◆ What you are asked to do ◆
Only the lines from the one containing "obj.matrix_world = Matrix.Identity(4)" through the one containing "return a + (p" are to be copied, exactly and with both ends kept.

Object modeling scripts
....
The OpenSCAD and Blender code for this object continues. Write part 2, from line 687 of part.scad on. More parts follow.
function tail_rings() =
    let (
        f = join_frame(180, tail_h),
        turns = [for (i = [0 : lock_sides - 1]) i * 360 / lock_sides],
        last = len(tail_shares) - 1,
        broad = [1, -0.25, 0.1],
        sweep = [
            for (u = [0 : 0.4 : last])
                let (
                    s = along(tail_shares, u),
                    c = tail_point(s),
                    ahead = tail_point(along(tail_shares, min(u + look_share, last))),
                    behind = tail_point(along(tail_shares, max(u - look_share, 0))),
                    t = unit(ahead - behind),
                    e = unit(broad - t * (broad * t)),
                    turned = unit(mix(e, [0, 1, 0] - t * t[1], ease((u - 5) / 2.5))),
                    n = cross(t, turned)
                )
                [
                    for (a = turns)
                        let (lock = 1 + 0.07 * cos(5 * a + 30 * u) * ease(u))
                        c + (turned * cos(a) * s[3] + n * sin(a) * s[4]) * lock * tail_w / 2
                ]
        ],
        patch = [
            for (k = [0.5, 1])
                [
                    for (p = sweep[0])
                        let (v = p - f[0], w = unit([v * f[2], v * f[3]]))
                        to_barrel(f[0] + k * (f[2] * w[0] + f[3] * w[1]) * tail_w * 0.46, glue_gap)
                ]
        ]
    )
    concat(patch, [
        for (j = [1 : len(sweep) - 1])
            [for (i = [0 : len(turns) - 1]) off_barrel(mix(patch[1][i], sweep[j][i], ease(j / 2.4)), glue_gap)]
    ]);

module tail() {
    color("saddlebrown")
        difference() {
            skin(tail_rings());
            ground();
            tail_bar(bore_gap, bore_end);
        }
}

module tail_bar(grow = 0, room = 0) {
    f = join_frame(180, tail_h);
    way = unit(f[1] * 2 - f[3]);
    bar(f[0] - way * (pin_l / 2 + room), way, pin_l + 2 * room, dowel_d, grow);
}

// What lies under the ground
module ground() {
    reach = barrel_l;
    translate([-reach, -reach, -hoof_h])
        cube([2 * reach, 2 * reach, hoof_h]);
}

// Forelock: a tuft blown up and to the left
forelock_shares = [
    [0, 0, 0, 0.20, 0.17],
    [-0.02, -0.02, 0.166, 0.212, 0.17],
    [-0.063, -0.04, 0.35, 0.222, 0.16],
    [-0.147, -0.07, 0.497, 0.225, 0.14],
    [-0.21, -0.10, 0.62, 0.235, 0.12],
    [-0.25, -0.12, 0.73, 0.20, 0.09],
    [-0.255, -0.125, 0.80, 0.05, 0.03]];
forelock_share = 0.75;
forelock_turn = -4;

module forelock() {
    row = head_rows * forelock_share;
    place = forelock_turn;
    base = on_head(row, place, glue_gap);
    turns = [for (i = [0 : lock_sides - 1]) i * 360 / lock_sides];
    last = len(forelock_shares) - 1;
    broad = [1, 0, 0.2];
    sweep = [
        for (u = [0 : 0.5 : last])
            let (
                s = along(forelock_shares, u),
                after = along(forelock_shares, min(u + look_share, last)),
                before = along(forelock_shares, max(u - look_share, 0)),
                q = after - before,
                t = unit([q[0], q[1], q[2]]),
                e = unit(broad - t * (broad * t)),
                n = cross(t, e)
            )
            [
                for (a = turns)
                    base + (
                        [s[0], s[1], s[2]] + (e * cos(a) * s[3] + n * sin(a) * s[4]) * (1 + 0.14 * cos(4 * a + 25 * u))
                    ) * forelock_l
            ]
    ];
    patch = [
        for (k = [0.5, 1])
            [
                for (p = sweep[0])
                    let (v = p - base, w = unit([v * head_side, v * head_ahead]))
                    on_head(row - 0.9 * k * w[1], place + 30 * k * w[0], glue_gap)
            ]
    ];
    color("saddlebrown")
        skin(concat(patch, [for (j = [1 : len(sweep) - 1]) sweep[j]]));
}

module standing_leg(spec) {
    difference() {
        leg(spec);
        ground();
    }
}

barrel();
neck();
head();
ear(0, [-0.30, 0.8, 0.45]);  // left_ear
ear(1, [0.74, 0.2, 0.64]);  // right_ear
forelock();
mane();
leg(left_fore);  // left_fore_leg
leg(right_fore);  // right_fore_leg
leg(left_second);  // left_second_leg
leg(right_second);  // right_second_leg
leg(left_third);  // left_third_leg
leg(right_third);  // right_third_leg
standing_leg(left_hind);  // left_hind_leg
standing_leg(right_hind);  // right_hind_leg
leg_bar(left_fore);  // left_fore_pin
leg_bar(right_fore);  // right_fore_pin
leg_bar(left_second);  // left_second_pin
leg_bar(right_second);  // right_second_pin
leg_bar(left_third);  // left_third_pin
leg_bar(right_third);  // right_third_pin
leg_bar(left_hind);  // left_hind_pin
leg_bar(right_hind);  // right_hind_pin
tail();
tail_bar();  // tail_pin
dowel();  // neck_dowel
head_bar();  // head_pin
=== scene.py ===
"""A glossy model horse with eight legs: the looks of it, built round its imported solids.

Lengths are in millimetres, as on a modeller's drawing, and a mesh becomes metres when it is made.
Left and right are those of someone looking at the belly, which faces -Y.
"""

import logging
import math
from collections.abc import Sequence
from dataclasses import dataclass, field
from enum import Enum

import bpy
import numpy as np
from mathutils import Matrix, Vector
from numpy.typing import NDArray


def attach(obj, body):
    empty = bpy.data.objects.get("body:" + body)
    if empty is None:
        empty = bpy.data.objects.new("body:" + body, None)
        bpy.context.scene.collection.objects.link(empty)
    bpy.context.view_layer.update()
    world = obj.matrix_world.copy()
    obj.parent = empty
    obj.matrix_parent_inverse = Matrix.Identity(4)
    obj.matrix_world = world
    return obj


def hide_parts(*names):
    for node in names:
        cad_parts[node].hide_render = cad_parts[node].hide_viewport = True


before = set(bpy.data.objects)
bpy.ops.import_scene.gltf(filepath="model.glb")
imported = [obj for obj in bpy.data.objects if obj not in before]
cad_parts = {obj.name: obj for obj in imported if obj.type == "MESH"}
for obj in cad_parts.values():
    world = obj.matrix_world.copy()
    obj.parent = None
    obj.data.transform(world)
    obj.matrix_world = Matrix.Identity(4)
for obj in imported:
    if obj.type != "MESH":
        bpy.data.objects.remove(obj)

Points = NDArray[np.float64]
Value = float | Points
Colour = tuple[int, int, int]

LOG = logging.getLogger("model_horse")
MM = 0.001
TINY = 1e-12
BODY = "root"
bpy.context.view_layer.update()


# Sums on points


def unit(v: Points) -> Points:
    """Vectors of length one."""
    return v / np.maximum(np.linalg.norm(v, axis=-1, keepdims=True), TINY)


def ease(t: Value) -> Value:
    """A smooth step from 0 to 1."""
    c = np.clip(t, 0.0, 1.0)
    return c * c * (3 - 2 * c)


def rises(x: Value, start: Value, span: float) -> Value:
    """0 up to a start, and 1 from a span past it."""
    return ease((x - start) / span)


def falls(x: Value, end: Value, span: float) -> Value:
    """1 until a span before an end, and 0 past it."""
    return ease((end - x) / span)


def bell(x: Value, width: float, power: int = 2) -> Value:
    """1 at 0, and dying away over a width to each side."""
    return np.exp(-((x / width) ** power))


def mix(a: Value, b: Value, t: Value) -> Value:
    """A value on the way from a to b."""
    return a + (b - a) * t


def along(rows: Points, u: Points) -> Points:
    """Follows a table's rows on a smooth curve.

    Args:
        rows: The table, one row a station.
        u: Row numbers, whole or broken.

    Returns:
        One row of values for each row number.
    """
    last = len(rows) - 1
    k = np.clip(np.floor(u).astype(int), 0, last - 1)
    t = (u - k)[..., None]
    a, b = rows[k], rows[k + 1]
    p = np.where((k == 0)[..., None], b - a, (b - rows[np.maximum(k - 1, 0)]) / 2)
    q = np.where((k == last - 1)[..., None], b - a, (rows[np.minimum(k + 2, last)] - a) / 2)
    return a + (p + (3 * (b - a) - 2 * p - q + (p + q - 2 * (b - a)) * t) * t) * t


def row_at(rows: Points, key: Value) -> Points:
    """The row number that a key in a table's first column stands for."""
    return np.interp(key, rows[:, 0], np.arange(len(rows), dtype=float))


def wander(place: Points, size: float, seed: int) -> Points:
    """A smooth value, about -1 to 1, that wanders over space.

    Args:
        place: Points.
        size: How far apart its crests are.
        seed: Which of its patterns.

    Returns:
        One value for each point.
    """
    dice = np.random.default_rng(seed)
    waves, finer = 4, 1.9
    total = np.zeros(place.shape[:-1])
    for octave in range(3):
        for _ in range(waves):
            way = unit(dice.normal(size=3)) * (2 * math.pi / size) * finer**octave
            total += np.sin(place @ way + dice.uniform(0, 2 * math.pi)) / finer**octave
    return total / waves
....
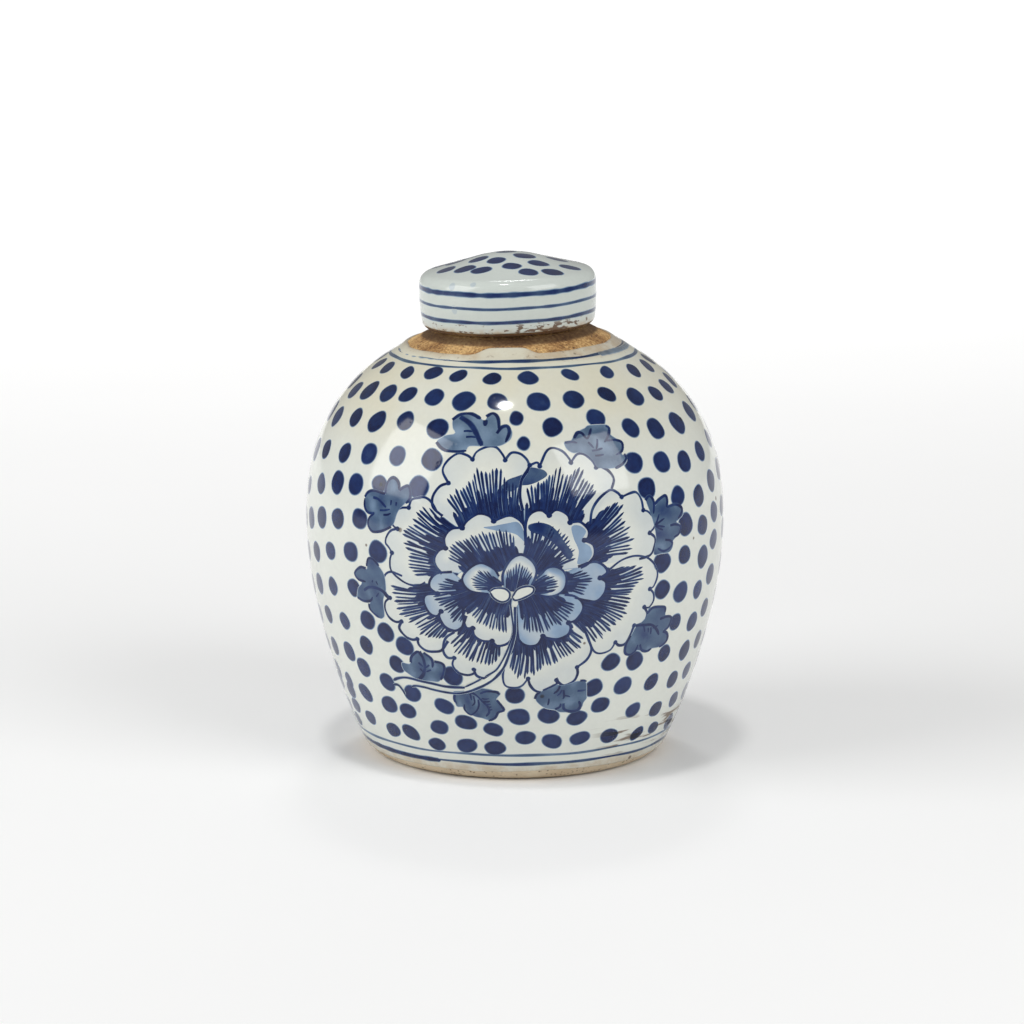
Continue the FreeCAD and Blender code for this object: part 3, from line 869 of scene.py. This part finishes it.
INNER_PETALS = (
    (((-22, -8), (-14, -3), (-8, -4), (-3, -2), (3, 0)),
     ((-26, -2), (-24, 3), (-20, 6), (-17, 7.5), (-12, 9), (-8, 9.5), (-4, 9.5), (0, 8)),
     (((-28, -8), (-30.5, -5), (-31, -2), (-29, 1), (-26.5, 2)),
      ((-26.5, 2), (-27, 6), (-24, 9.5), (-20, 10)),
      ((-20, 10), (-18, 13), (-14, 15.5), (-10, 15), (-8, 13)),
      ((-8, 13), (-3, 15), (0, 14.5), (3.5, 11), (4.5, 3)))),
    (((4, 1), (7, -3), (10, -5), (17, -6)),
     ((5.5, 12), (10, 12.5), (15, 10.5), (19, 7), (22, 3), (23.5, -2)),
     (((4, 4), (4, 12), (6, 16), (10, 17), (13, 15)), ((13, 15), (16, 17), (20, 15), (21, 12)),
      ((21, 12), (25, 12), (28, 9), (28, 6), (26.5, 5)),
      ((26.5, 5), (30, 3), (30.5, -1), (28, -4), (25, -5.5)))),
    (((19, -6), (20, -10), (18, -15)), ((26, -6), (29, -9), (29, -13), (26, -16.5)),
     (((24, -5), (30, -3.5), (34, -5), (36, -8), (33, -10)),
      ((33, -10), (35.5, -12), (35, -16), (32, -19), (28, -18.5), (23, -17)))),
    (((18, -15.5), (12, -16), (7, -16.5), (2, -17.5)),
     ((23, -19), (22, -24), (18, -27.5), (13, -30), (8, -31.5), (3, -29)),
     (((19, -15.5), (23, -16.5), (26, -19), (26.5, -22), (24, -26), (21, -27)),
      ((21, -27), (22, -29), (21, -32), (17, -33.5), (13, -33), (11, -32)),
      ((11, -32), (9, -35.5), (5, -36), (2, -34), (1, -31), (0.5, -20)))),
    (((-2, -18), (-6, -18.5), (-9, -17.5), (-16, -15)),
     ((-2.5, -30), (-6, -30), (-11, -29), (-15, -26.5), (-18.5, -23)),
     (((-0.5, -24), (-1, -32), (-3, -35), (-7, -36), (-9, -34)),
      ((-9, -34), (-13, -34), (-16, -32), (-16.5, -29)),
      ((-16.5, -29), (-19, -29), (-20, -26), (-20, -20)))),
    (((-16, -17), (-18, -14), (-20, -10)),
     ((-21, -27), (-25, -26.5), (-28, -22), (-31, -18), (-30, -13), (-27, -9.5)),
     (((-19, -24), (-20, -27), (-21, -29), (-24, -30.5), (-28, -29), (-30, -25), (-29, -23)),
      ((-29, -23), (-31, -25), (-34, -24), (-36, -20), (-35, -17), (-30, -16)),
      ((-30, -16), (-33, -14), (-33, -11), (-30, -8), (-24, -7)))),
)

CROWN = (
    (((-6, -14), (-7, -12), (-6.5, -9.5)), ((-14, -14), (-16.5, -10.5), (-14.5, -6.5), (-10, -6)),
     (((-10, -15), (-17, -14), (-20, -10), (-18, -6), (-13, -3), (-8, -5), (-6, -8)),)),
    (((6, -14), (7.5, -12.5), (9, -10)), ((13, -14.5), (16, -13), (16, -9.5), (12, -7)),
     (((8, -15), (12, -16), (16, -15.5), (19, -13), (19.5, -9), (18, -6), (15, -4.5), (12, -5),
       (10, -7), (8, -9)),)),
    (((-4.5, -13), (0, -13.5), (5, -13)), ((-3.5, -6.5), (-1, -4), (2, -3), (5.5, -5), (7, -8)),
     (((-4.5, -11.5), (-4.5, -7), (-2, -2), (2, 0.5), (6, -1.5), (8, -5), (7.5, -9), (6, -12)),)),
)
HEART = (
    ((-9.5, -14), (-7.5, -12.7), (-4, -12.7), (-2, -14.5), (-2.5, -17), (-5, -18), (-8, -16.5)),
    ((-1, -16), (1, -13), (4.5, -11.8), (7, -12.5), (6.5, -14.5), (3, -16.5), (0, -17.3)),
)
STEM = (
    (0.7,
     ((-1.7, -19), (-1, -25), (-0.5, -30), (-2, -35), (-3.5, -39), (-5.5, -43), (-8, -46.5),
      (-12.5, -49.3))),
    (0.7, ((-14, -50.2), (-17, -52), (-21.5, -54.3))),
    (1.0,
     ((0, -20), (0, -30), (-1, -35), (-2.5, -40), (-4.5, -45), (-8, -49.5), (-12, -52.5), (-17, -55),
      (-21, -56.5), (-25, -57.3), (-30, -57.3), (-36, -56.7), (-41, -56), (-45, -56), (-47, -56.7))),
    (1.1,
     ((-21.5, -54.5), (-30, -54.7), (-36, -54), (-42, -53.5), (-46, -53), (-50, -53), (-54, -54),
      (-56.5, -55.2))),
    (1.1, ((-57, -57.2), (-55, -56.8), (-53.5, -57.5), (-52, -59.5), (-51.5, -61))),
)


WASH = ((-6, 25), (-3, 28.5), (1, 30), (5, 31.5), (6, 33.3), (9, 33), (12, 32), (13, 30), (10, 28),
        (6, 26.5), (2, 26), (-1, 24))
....
◆ Output for this exercise ◆
    obj.matrix_world = Matrix.Identity(4)
for obj in imported:
    if obj.type != "MESH":
        bpy.data.objects.remove(obj)

Points = NDArray[np.float64]
Value = float | Points
Colour = tuple[int, int, int]

LOG = logging.getLogger("model_horse")
MM = 0.001
TINY = 1e-12
BODY = "root"
bpy.context.view_layer.update()


# Sums on points


def unit(v: Points) -> Points:
    """Vectors of length one."""
    return v / np.maximum(np.linalg.norm(v, axis=-1, keepdims=True), TINY)


def ease(t: Value) -> Value:
    """A smooth step from 0 to 1."""
    c = np.clip(t, 0.0, 1.0)
    return c * c * (3 - 2 * c)


def rises(x: Value, start: Value, span: float) -> Value:
    """0 up to a start, and 1 from a span past it."""
    return ease((x - start) / span)


def falls(x: Value, end: Value, span: float) -> Value:
    """1 until a span before an end, and 0 past it."""
    return ease((end - x) / span)


def bell(x: Value, width: float, power: int = 2) -> Value:
    """1 at 0, and dying away over a width to each side."""
    return np.exp(-((x / width) ** power))


def mix(a: Value, b: Value, t: Value) -> Value:
    """A value on the way from a to b."""
    return a + (b - a) * t


def along(rows: Points, u: Points) -> Points:
    """Follows a table's rows on a smooth curve.

    Args:
        rows: The table, one row a station.
        u: Row numbers, whole or broken.

    Returns:
        One row of values for each row number.
    """
    last = len(rows) - 1
    k = np.clip(np.floor(u).astype(int), 0, last - 1)
    t = (u - k)[..., None]
    a, b = rows[k], rows[k + 1]
    p = np.where((k == 0)[..., None], b - a, (b - rows[np.maximum(k - 1, 0)]) / 2)
    q = np.where((k == last - 1)[..., None], b - a, (rows[np.minimum(k + 2, last)] - a) / 2)
    return a + (p + (3 * (b - a) - 2 * p - q + (p + q - 2 * (b - a)) * t) * t) * t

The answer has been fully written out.